Females accounted for a significant majority of new infections in 2023, with 11,317 women newly infected, representing 63.67% of the total, while 6,457 males were infected, representing 36.32%.

Among the newly infected individuals, 4,869 were youths aged 15 to 24, 1,698 were children under 15, 1,520 were adolescents aged 10 to 19, and 16,076 were adults over 15. This data highlights the need for targeted prevention strategies, especially among young people and adolescents.

As of 2023, an estimated 334,095 people in Ghana were living with HIV, with females outnumbering males. This includes 17,550 children under 14, 16,381 adolescents aged 10 to 19, 33,245 young adults aged 15 to 24, and 316,545 adults aged 15 and above.

Despite progress in treatment availability, 12,480 Ghanaians died from AIDS-related illnesses in 2023, highlighting the need for increased access to appropriate treatments and care.

The Ghana AIDS Commission remains committed to achieving the global 95-95-95 targets by 2025, aiming to have 95% of people living with HIV aware of their status, 95% of those diagnosed on antiretroviral therapy (ART), and 95% of those on ART achieving viral suppression. In 2023, Ghana achieved 65.3%, 69.4%, and 89.0% for the respective targets.
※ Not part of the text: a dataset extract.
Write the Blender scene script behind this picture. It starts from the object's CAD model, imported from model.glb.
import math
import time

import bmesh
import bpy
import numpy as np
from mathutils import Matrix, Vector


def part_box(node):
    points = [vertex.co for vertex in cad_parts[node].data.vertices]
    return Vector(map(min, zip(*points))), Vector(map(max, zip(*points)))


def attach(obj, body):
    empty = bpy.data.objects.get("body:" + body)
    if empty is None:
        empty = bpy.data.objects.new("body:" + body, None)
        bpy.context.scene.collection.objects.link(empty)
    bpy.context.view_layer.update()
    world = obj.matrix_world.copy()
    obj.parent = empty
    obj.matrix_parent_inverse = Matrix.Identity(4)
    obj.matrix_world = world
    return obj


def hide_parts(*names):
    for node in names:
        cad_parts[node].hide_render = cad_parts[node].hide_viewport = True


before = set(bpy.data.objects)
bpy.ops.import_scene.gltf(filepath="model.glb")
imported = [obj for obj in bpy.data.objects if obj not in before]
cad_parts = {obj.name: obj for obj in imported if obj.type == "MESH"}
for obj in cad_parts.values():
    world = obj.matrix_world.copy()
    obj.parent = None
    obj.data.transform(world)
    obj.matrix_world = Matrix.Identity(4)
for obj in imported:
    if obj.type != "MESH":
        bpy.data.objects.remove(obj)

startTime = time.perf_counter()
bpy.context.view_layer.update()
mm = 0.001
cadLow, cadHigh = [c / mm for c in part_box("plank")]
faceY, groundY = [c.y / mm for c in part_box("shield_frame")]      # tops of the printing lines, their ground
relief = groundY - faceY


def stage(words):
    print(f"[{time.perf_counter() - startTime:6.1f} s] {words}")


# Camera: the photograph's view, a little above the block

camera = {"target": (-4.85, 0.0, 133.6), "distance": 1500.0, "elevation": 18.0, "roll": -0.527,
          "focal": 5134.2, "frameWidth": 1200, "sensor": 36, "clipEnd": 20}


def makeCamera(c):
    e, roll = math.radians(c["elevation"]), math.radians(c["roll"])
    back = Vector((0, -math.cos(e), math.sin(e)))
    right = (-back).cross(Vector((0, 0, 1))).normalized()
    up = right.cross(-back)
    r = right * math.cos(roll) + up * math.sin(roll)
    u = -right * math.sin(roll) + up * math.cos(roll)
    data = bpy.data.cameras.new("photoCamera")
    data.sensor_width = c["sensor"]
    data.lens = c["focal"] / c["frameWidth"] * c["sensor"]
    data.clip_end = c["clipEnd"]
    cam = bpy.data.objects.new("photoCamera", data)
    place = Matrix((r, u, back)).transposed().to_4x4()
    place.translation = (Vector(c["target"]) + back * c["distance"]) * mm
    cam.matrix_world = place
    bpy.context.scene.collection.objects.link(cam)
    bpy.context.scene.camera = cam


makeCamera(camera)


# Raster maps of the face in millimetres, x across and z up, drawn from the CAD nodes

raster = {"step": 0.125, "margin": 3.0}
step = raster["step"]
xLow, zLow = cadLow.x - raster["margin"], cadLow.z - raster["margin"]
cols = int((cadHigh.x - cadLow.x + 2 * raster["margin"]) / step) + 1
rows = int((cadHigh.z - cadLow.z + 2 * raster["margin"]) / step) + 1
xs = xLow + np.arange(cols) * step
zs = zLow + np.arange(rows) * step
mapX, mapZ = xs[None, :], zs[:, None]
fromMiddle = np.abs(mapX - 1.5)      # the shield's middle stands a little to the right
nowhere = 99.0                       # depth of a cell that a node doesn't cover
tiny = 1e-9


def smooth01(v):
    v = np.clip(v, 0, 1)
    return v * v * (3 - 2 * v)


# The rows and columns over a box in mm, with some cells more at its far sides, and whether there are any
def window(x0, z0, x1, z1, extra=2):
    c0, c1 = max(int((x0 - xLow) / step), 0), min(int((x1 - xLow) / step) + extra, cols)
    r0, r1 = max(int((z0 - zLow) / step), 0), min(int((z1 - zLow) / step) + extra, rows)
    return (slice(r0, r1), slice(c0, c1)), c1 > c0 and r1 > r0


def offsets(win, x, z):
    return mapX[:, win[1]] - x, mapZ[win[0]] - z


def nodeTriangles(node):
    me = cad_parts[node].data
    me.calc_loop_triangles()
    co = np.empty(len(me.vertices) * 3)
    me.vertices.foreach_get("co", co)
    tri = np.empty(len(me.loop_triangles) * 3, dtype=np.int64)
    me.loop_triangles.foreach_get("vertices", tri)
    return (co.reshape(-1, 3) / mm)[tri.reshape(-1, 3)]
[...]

Dr. Kyeremeh Atuahene, Director General of the Ghana AIDS Commission, has called for increased efforts to combat AIDS, particularly among the economically active population aged 15 to 49. He emphasized that addressing the AIDS epidemic should be a national priority in Ghana.
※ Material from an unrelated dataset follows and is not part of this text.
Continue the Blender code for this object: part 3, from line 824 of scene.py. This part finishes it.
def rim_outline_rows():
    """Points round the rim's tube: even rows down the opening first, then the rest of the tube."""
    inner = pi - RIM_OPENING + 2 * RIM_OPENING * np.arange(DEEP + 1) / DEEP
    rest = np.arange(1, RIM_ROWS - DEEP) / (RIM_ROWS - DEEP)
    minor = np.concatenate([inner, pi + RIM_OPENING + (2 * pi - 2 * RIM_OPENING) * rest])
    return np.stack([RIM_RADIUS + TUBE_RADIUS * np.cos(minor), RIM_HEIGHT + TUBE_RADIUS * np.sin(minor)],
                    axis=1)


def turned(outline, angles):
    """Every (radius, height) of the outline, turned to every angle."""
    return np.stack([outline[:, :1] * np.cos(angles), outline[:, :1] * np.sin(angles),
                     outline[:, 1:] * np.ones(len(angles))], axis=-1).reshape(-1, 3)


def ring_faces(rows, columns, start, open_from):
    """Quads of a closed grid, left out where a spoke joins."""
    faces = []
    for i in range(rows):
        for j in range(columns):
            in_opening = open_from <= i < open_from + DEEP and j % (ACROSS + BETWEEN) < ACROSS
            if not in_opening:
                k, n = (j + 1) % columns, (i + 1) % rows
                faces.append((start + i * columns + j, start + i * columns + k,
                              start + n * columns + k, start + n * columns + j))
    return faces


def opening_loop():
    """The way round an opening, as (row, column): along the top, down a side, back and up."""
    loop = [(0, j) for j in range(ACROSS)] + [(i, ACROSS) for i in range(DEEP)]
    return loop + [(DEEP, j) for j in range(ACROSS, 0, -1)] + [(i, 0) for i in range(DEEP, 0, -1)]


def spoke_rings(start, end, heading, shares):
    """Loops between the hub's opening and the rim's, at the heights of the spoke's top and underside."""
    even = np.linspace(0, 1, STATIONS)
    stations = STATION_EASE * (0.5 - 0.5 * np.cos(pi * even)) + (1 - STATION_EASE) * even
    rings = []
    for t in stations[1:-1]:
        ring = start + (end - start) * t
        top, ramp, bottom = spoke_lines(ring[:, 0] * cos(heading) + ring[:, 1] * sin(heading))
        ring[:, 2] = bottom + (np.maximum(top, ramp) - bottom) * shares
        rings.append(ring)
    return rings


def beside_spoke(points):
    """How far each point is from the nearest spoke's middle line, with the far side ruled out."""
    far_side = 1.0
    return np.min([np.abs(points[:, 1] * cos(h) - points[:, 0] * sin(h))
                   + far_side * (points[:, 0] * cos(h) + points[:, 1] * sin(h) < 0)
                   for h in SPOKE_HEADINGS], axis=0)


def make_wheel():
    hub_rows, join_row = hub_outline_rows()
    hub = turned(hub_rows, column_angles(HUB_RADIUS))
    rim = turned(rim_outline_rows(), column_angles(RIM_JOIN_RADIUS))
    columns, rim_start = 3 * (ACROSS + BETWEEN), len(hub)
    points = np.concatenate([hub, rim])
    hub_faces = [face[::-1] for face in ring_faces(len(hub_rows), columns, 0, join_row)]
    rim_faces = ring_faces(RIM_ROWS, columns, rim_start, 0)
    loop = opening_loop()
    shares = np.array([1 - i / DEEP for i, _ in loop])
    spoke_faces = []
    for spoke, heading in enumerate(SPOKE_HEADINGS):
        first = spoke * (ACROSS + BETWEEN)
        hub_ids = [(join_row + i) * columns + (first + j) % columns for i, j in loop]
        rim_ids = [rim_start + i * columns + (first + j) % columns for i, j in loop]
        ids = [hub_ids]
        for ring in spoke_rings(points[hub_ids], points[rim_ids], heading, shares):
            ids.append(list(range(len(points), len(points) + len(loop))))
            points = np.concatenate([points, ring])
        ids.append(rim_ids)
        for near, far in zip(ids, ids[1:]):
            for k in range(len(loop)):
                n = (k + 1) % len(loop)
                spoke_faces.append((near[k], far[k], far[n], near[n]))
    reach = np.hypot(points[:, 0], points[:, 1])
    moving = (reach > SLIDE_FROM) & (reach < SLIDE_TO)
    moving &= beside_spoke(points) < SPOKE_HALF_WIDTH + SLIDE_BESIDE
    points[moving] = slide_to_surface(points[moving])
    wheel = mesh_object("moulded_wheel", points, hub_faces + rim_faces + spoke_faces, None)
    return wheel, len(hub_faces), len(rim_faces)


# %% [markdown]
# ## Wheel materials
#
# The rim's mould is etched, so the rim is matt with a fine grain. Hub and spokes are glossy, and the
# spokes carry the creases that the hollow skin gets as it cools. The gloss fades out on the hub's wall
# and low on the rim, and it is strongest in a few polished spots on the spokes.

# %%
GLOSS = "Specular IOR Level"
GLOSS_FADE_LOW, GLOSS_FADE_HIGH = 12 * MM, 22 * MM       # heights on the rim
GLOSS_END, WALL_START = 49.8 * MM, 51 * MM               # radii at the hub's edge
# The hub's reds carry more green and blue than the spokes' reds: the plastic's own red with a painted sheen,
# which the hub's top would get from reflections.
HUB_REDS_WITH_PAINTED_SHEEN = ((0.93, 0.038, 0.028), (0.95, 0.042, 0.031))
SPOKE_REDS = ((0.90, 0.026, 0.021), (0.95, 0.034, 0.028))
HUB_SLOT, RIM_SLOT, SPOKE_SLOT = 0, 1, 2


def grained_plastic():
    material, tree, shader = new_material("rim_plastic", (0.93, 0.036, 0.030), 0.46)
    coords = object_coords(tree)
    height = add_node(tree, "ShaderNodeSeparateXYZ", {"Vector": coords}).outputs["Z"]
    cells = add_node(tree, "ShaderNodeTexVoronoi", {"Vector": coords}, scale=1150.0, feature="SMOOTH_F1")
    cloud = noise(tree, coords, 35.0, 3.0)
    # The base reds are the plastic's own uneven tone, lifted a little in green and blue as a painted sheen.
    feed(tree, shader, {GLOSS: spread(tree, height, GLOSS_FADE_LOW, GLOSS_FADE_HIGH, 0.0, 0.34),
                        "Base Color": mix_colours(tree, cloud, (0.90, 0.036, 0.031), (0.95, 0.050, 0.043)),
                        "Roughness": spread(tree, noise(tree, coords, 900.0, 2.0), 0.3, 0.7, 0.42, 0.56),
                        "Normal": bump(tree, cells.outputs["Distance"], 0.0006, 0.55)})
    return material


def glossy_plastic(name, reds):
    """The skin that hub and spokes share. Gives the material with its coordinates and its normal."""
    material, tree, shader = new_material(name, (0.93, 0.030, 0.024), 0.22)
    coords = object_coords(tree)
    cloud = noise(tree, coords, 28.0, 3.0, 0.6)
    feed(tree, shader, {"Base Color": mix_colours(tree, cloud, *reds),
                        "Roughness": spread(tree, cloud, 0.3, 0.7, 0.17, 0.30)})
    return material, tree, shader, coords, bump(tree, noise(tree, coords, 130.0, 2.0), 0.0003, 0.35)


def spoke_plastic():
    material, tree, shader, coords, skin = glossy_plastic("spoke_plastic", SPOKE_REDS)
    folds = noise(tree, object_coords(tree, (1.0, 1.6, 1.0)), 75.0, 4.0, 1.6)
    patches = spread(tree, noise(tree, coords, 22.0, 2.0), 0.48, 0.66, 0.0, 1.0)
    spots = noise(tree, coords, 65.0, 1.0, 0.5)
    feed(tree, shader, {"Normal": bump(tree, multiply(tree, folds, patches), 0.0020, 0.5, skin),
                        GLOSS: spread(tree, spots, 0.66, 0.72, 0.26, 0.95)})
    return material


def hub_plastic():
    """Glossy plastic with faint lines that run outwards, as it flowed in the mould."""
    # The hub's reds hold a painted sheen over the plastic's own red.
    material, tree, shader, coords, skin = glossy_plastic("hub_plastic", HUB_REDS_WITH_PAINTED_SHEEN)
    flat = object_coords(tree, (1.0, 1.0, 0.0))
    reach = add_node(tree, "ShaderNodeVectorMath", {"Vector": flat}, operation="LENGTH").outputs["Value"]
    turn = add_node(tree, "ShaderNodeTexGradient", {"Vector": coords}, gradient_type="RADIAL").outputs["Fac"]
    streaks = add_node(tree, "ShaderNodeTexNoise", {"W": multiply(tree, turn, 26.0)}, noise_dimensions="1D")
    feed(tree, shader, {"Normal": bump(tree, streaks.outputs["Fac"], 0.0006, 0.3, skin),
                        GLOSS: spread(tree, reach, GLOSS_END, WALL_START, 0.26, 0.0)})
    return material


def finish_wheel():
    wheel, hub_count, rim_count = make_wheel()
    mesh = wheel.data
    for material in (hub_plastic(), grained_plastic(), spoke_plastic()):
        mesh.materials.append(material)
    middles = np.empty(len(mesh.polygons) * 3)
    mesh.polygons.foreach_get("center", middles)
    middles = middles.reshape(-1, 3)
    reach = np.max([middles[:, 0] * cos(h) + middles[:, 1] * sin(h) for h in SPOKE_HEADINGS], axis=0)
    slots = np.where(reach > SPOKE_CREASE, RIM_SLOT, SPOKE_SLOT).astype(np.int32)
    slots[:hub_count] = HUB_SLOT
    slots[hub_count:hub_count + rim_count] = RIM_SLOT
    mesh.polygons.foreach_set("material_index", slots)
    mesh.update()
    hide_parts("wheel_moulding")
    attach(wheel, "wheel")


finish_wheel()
Causes of HIV and Prevention:
HIV is transmitted through contact with certain body fluids, such as blood, semen, vaginal fluids, and breast milk, from a person who has HIV. The most common ways HIV is transmitted include:

  1. Unprotected sexual contact with an infected person.
  2. Sharing needles or syringes with someone who has HIV.
  3. Receiving contaminated blood products or organ transplants.
  4. From mother to child during childbirth or breastfeeding.

Prevention efforts include:

  1. Practising safe sex by using condoms consistently and correctly.
  2. Getting tested and knowing your partner’s HIV status.
  3. Avoid sharing needles or syringes.
  4. Take pre-exposure prophylaxis (PrEP) if you are at high risk of HIV.
  5. Ensuring access to antiretroviral therapy (ART) for those living with HIV to achieve viral suppression and reduce the risk of transmission.

Education, awareness, and access to healthcare services are crucial in the fight against HIV/AIDS. It is essential for individuals to know their status, seek appropriate care and treatment, and adopt preventive measures to reduce the spread of HIV.